As I reflect it appears that Knowles theory of andragogy is the essence of my essays. I am an adult learner who questions my need to learn new knowledge before proceeding with the process of learning. I am becoming more self-directed in how I learn as I mature and found my learning is related to my own social roles that change. My internal feelings of eagerness and readiness to learn are my motivation that helps me with future learning experiences. My belief is that new knowledge will assist me to problem solve as I apply my past involvements. It is my experiential learning which has established my self-identity as an adult learner and led me to reflect on being my own personal resource for information.  I find that I am specific in my choices of what to earn, how I want to learn and also, when I want to learn.

According to Knowles (1980,1984), there are six assumptions based on an adult learner:

 – As a person matures his or her self-concept moves from that of dependent personality toward one of a self-directing human being.

– An adult accumulates a growing reservoir of experience, which is a rich resource for learning.

– The readiness of an adult to learn is closely related to the developmental task of his or her social role.

-There is change in time perspective as people mature-from future application of knowledge to immediacy of application.

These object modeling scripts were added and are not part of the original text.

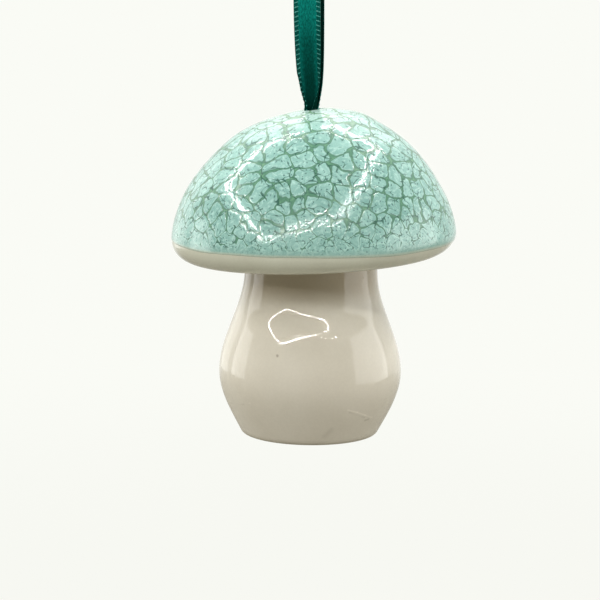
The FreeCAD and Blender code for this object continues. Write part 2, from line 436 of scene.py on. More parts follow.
for along in np.linspace(0, coat_length, ring_count):
    angles = ring_angles(np.interp(along, outer_walk, outer_line[:, 0]), NET)
    share = np.clip((along - coat_length + LINE_REACH) / LINE_REACH, 0, 1) ** 2
    moved = along + share * glaze_edge_shift(angles)
    radius, height = (np.interp(moved, outer_walk, outer_line[:, k]) for k in (0, 1))
    ring = np.stack([radius * np.cos(angles), radius * np.sin(angles), height], 1)
    add_ring(ring, map_places(angles, moved), coat_length - along)
edge = rings[-1]
for inward, down in EDGE_ROUND:
    ring = edge - np.array([0, 0, down])
    ring[:, :2] *= (1 - inward / np.linalg.norm(edge[:, :2], axis=1))[:, None]
    add_ring(ring, places[-1], -down)
for radius, height in dome_line(GLAZE_COAT, 24)[-2::-1]:
    angles = ring_angles(radius, BED_NET)
    count = len(angles)
    add_ring(ring_points(radius, height, count), map_places(angles, np.zeros(count)), coat_length)
coat_points, coat_faces = stitched("coat", rings)
glaze_coat = mesh_object("crackle_glaze_coat", set_on_stem(coat_points), coat_faces)
paint_points(glaze_coat, "glaze_place", np.concatenate(places))
paint_points(glaze_coat, "glaze_band", np.concatenate(band) * 1000)
outer_points = sum(len(ring) for ring in rings[:ring_count])
paint_points(glaze_coat, "glaze_face", np.arange(len(coat_points)) < outer_points)

# %% [markdown]
# ## The crackle as a rule
# The glaze drew apart along a net of cracks. A two-dimensional Voronoi texture on the flat
# map gives such a net: where its sharp and its softened distances part, a place lies in a
# seam between cells. Soft noise bends the seams, and a second noise opens and closes the
# cracks, so that many end blind. A finer net, weaker still, splits the islands, and a thin
# dark line follows the borders of the cracks, stronger in some places than in others. The
# same function fills a geometry tree, which cuts the grooves, and the material, which paints
# them, so that paint and groove agree.

# %% Crackle rule
def bend_place(place, scale, reach):
    """A place pushed about on the map by soft noise."""
    swing = place.noise(scale, 1.0, output="Color").vector("SUBTRACT", (0.5, 0.5, 0.5))
    return place.vector("ADD", swing.vector("MULTIPLY", (reach, reach, 0.0)))


def spread(place, shift, scale):
    """Broad noise, moved by a shift so that no two patterns line up."""
    return place.vector("ADD", shift).noise(scale, 1.0)


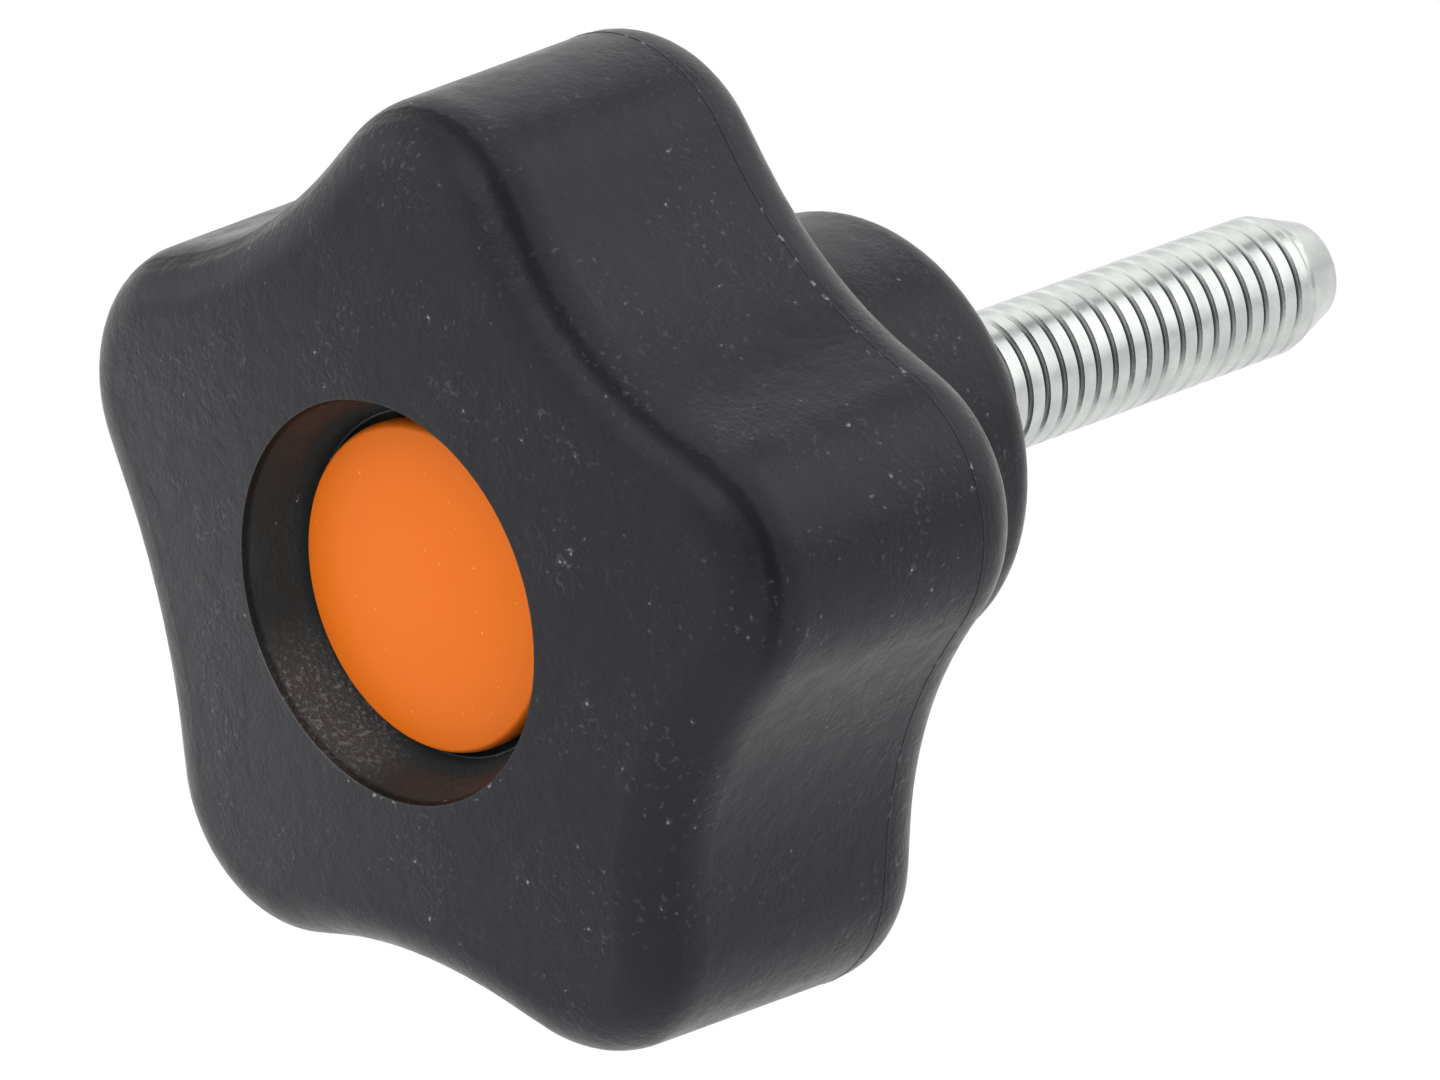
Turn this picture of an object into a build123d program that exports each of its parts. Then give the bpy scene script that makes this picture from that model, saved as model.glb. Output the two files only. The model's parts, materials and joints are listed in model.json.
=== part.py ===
from build123d import *
from math import asin, cos, degrees, radians, sin
import os

# Star knob: a five-lobed moulded head with a threaded steel stud and a coloured end cap.
#
# The axis of the knob lies along Y, with its crowned face towards -Y, its stud towards +Y and one
# lobe pointing up (+Z). The origin is the middle of the boss's end face, the face that seats on
# the clamped work. Heights are measured from that face towards the crowned face, along the normal
# of Plane.XZ, so a height h lies at y = -h.

# ---------------------------------------------------------------- driving dimensions (mm, degrees)

# Lobed head
lobe_count = 5
knob_d = 40.0  # over the lobe tips, at the parting line where the head is widest
tip_r = 6.2  # outer curve of a lobe
valley_r = 18.1  # hollow between two lobes
flank_angle = 38.5  # straight side of a lobe to the lobe's centre line
head_h = 16.3  # back of the lobes to the top of the crown
crown_rise = 1.9  # how far the crowned face falls away towards the lobe tips
head_draft = 1.4  # side walls narrow towards the front, to leave the mould
front_round = 2.75  # rounding between the crowned face and the side walls
back_round = 2.5  # rounding between the side walls and the back of the lobes
parting_land = 0.3  # straight band between the parting line and the back rounding

# Boss
boss_d = 18.3
boss_h = 11.35  # back of the lobes to the seating face
boss_round = 1.5

# Cored pockets in the back of the lobes
back_land = 0.8  # flat rim left on the back of the lobes, outside each pocket
boss_land = 0.4  # flat ring left round the foot of the boss
rib_w = 2.4  # ribs between the pockets, one under each valley
front_wall = 4.6  # crown to pocket floor
pocket_corner_r = 1.0

# Recess in the crowned face, and the bore below it for the cap's skirt
recess_gap = 0.35  # edge of the cap to the foot of the recess wall
recess_wall_run = 1.1  # how far the sloping wall leans out from its foot to the crowned face
recess_depth = 2.9
bore_d = 11.0
bore_depth = 5.0  # below the shoulder

# End cap
cap_d = 13.4
cap_edge_t = 0.8  # thickness at the edge
cap_dome_rise = 0.7
cap_edge_chamfer = 0.2
skirt_length = 3.4
skirt_wall = 1.0
skirt_clearance = 0.05  # skirt to bore, on the radius
snap_depth = 2.3  # shoulder to the middle of the snap bead
snap_rise = 0.25  # bead above the skirt
snap_half_w = 0.5

# Threaded stud, M6, with a thicker shank and a head that are moulded into the boss
thread_d = 5.9  # over the crests
stud_length = 25.0  # beyond the seating face
stud_end_d = 4.25  # flat end
stud_end_length = 2.4  # chamfer, measured along the stud
stud_shank_d = 8.0  # its shoulder lies flush with the seating face
stud_shank_length = 13.5  # seating face to the head
stud_head_af = 10.0  # hexagonal head, across flats
stud_head_t = 4.0

# ---------------------------------------------------------------- derived sizes

half_pitch = 180 / lobe_count
flank_corner_r = knob_d / 2 - tip_r + tip_r / sin(radians(flank_angle))
valley_corner_r = flank_corner_r * sin(radians(flank_angle)) / sin(radians(half_pitch + flank_angle))

knob_h = boss_h + head_h
parting_h = boss_h + back_round + parting_land
crown_radius = ((knob_d / 2) ** 2 + crown_rise**2) / (2 * crown_rise)
pocket_depth = head_h - front_wall

recess_seat_d = cap_d + 2 * recess_gap
recess_d = recess_seat_d + 2 * recess_wall_run
recess_rim_h = knob_h - crown_radius + (crown_radius**2 - (recess_d / 2) ** 2) ** 0.5
seat_h = recess_rim_h - recess_depth
skirt_r = bore_d / 2 - skirt_clearance
cap_crest_h = seat_h + cap_edge_t + cap_dome_rise
cap_dome_r = ((cap_d / 2) ** 2 + cap_dome_rise**2) / (2 * cap_dome_rise)
cap_dome_angle = degrees(asin(cap_d / 2 / cap_dome_r))


def polar_point(radius, direction):
    """Give the point at a radius and a direction in degrees, for a sketch on the knob's axis."""
    return (radius * cos(radians(direction)), radius * sin(radians(direction)))


def distance_from_axis(corner):
    """Measure how far a corner of a sketch lies from the knob's axis."""
    return corner.center().length


def make_lobed_outline():
    """Draw the head's outline: lobe tips and valleys joined by straight flanks, tangent all round."""
    corners = []
    for lobe in range(lobe_count):
        direction = 90 + 2 * half_pitch * lobe
        corners.append(polar_point(flank_corner_r, direction))
        corners.append(polar_point(valley_corner_r, direction + half_pitch))
    with BuildSketch() as outline:
        with BuildLine():
            Polyline(*corners, close=True)
        make_face()
        fillet(outline.vertices().group_by(distance_from_axis)[-1], tip_r)
        fillet(outline.vertices().group_by(distance_from_axis)[0], valley_r)
    return outline.sketch


def snap_profile(radius, gap):
    """Give the three points of the snap bead's section, or of its groove with a gap round the bead."""
    middle = -(seat_h - snap_depth)
    return (
        (radius, middle - snap_half_w - gap),
        (skirt_r + snap_rise + gap, middle),
        (radius, middle + snap_half_w + gap),
    )


lobed_outline = make_lobed_outline()

# ---------------------------------------------------------------- threaded stud

with BuildPart() as threaded_stud:
    with BuildSketch(Plane.XZ.offset(stud_shank_length)):
        RegularPolygon(radius=stud_head_af / 2, side_count=6, major_radius=False)
    extrude(amount=stud_head_t)
    with BuildSketch(Plane.XZ):
        Circle(stud_shank_d / 2)
    extrude(amount=stud_shank_length)
    with BuildSketch(Plane.XZ):
        Circle(thread_d / 2)
    extrude(amount=-stud_length)
    stud_end = threaded_stud.edges().filter_by(GeomType.CIRCLE).sort_by(Axis.Y)[-1]
    chamfer(stud_end, length=stud_end_length, length2=(thread_d - stud_end_d) / 2,
            reference=threaded_stud.faces().filter_by(GeomType.CYLINDER).sort_by(Axis.Y)[-1])

# ---------------------------------------------------------------- moulded body

with BuildPart() as knob_body:
    # Lobed head, widest at the parting line, under a shallow spherical crown.
    with BuildSketch(Plane.XZ.offset(parting_h)):
        add(lobed_outline)
    extrude(amount=knob_h - parting_h, taper=head_draft)
    with BuildSketch(Plane.XZ.offset(parting_h)):
        add(lobed_outline)
    extrude(amount=boss_h - parting_h)
    with Locations((0, crown_radius - knob_h, 0)):
        Sphere(crown_radius, mode=Mode.INTERSECT)
    fillet(knob_body.faces().filter_by(GeomType.SPHERE).edges(), front_round)
    fillet(knob_body.faces().sort_by(Axis.Y)[-1].edges(), back_round)

    # Pockets that core each lobe from the back, with a rib under each valley.
    with BuildSketch(Plane.XZ.offset(boss_h)):
        add(lobed_outline)
        offset(amount=-(back_round + back_land))
        Circle(boss_d / 2 + boss_land, mode=Mode.SUBTRACT)
        with PolarLocations(knob_d / 4, lobe_count, start_angle=90 + half_pitch):
            Rectangle(knob_d / 2, rib_w, mode=Mode.SUBTRACT)
        offset(amount=-pocket_corner_r)
        offset(amount=pocket_corner_r)
    extrude(amount=pocket_depth, mode=Mode.SUBTRACT)

    # Boss, rounded at its end.
    with BuildSketch(Plane.XZ):
        Circle(boss_d / 2)
    extrude(amount=boss_h)
    fillet(knob_body.faces().sort_by(Axis.Y)[-1].edges(), boss_round)

    # Recess with sloping walls, the shoulder for the cap, and the bore with its snap groove.
    with BuildSketch(Plane.XY):
        with BuildLine():
            Polyline(
                (0, -(knob_h + 1)),
                (recess_d / 2, -(knob_h + 1)),
                (recess_d / 2, -recess_rim_h),
                (recess_seat_d / 2, -seat_h),
                (bore_d / 2, -seat_h),
                *snap_profile(bore_d / 2, skirt_clearance),
                (bore_d / 2, bore_depth - seat_h),
                (0, bore_depth - seat_h),
                close=True,
            )
        make_face()
    revolve(axis=Axis.Y, mode=Mode.SUBTRACT)

    # The plastic is moulded round the stud's shank and head.
    add(threaded_stud.part, mode=Mode.SUBTRACT)

# ---------------------------------------------------------------- end cap

with BuildPart() as end_cap:
    with BuildSketch(Plane.XY) as cap_section:
        with BuildLine():
            dome = CenterArc((0, cap_dome_r - cap_crest_h), cap_dome_r, -90, cap_dome_angle)
            Polyline(
                dome @ 1,
                (cap_d / 2, -seat_h),
                (skirt_r, -seat_h),
                *snap_profile(skirt_r, 0),
                (skirt_r, skirt_length - seat_h),
                (skirt_r - skirt_wall, skirt_length - seat_h),
                (skirt_r - skirt_wall, -seat_h),
                (0, -seat_h),
                dome @ 0,
            )
        make_face()
        chamfer(cap_section.vertices().group_by(Axis.X)[-1].sort_by(Axis.Y)[0], cap_edge_chamfer)
    revolve(axis=Axis.Y)

# ---------------------------------------------------------------- one STEP file for each piece

os.makedirs("parts", exist_ok=True)
knob_body.part.label = "knob_body"
end_cap.part.label = "end_cap"
threaded_stud.part.label = "threaded_stud"
for piece in (knob_body, end_cap, threaded_stud):
    export_step(piece.part, f"parts/{piece.part.label}.step")
    print(piece.part.label, round(piece.part.volume, 1), "mm3")
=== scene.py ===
# %% [markdown]
# # A star knob with a threaded stud
#
# A star knob is a hand-clamping part: a black moulded plastic head with five lobes, an orange
# cap pressed into a recess in its face, and a zinc-plated steel stud moulded into its boss.
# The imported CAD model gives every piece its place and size, so this notebook only dresses it.
# The knob's axis lies along Y, the crowned face looks towards -Y and the stud points to +Y.

# %% Load the fixed frame
import json
from collections import namedtuple
from math import asin, cos, pi, radians, sin

import bmesh
import bpy
from mathutils import Matrix, Vector


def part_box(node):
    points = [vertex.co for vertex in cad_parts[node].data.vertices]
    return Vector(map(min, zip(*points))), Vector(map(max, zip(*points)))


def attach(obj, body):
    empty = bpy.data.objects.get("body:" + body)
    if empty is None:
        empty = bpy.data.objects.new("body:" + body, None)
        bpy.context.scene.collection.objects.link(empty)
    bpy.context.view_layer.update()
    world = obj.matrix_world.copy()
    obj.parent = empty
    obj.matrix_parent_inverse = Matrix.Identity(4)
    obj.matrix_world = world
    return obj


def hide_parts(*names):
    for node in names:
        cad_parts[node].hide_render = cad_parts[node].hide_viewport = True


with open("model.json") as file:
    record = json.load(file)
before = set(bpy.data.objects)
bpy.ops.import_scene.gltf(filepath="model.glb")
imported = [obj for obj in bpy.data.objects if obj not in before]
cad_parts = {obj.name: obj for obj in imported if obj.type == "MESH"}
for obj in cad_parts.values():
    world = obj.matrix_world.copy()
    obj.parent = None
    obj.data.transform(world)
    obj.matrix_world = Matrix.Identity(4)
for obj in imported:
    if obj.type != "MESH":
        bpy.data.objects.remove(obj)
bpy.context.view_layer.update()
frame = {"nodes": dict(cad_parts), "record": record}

MM = 0.001

# %% [markdown]
# ## Measures from the frame
#
# The frame gives the box of each CAD node. The stud's node tells where the thread ends, and the
# record's mount tells its radius over the crests and where its end chamfer starts. They could be
# typed in again, but reading them keeps every new piece on the CAD model if a size changes there.

# %% Read the sizes that the new pieces share
stud_mount = next(mount for mount in frame["record"]["mounts"] if mount["name"] == "stud")

CREST_R = stud_mount["dims"]["r_mm"] * MM
CHAMFER_Y = stud_mount["dims"]["length_mm"] * MM
body_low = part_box("knob_body")[0]
cap_low, cap_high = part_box("end_cap")
stud_low, stud_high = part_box("threaded_stud")
STUD_END_Y = stud_high.y
print(f"Stud: crest radius {CREST_R / MM:.2f} mm, chamfer from {CHAMFER_Y / MM:.1f} mm, "
      f"end at {STUD_END_Y / MM:.1f} mm")

# %% [markdown]
# ## The camera
#
# The knob is seen from its front right and a little above, through a long lens. The view is
# given by its direction and its distance from a point on the knob's axis, which is how a
# photographer would set it: walk round by the azimuth, climb by the elevation, tilt by the
# roll. A plain location and rotation would say the same, but could not be read.

# %% Set the camera
VIEW_AZIMUTH = radians(44.53)
VIEW_ELEVATION = radians(21.79)
VIEW_ROLL = radians(0.47)
VIEW_DISTANCE = 519.2 * MM
VIEW_CENTRE = Vector((0, -19.35 * MM, 0))
VIEW_ASIDE = 7.304 * MM
VIEW_UP = 0.386 * MM
LENS = 331.95
SENSOR = 36.0

to_camera = Vector((
    sin(VIEW_AZIMUTH) * cos(VIEW_ELEVATION),
    -cos(VIEW_AZIMUTH) * cos(VIEW_ELEVATION),
    sin(VIEW_ELEVATION),
))
level_right = Vector((cos(VIEW_AZIMUTH), sin(VIEW_AZIMUTH), 0))
level_up = to_camera.cross(level_right)
right = cos(VIEW_ROLL) * level_right + sin(VIEW_ROLL) * level_up
up = cos(VIEW_ROLL) * level_up - sin(VIEW_ROLL) * level_right

camera = bpy.data.objects.new("camera", bpy.data.cameras.new("camera"))
bpy.context.scene.collection.objects.link(camera)
camera.data.lens = LENS
camera.data.sensor_width = SENSOR
camera.matrix_world = Matrix((right, up, to_camera)).transposed().to_4x4()
camera.location = VIEW_CENTRE + VIEW_ASIDE * right + VIEW_UP * up + VIEW_DISTANCE * to_camera
bpy.context.scene.camera = camera
bpy.context.scene.view_settings.view_transform = "Standard"
print("Camera at", [round(c, 4) for c in camera.location])

# %% [markdown]
# ## Sums with nodes
#
# The light and every finish are sums of values that change from place to place, and Blender
# writes such sums as nodes joined by links. Each helper below adds one node or a small group of
# them to a tree and gives the output socket, so that the next cells read like the sums they are.
# Building the same trees by hand in the editor would work, but could not be run again.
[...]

Thus, an adult is more problem centered than subjective centered in learning.

-The most potent motivations are internal rather than external.

– Adults need to know why they learn something. (Merriam, Caffarella, & Baumgartner, 2007, p. 84).

I have learned many things about my assumptions that I made and the beliefs that I held about experience and learning. First, learning through experiences begins with the first breath and takes place in all environments serving different purposes and needs. As Merriam, Caffarella, & Baumgartner (2007) reported, “Clearly, people learn from experience” (p. 163). Second, my learning can be seen as transformational as Mezirow described, “the process of using a prior interpretation to construe a new or a revised interpretation of the meaning of one’s experience in order to guide future actions” (Merriam, Caffarella, & Baumgartner, 2007, p. 132), as in my essay of learning new medical applications and techniques and being able to care for my mother properly. Through this learning, I was able to make meaning from my experiences (Kasworm, Rose and Ross-Gordon, 2010, para. 17). I can see humanistic learning as a result of my emotions and being goal oriented which increased my self-concept and self-esteem when I learned how to paint scenic scenes in acrylic. This showed me that my feelings directed my learning beliefs. Lastly, constructivism learning is apparent by my social environment influences as Merriam, Caffarella, & Baumgartner (2007) mentioned, “Consequently, learning occurs through dialogue, collaborative learning, and cooperative learning” (p. 292). This can be seen in my essay about a co-worker.

I became more conscious of those assumptions and beliefs in regards to communication. Without the transfer of information whether it be watching a television show, listening to a nurse explain how to’s, or discussing a dilemma, learning cannot be fully accomplished. Freire (1993) stated, “Yet only through communication can human life hold meaning” This exercise has confirmed my assumptions and beliefs in how, when, why and what I learn.


Boud, D. & Feletti, G. (1991). The problem with problem based learning. Retrieved September 25, 2013, from

Freire, P. (1993). Pedagogy of the oppressed. Rev. 30th Anniversary ed. New York: Continuum. Retrieved September 28, 2013, from <;.

Kasworm, C., Rose, A. and Ross-Gordon, J.M. (2010). Handbook of Adult and Continuing Education. Thousand Oaks: Sage Publications, Inc.

Merriam, S.B., Caffarella, R.S. & Baumgartner, L.M. (2007). Learning in Adulthood: A   Comprehensive Guide (3rd Ed.). San Francisco, CA: Jossey-Bass.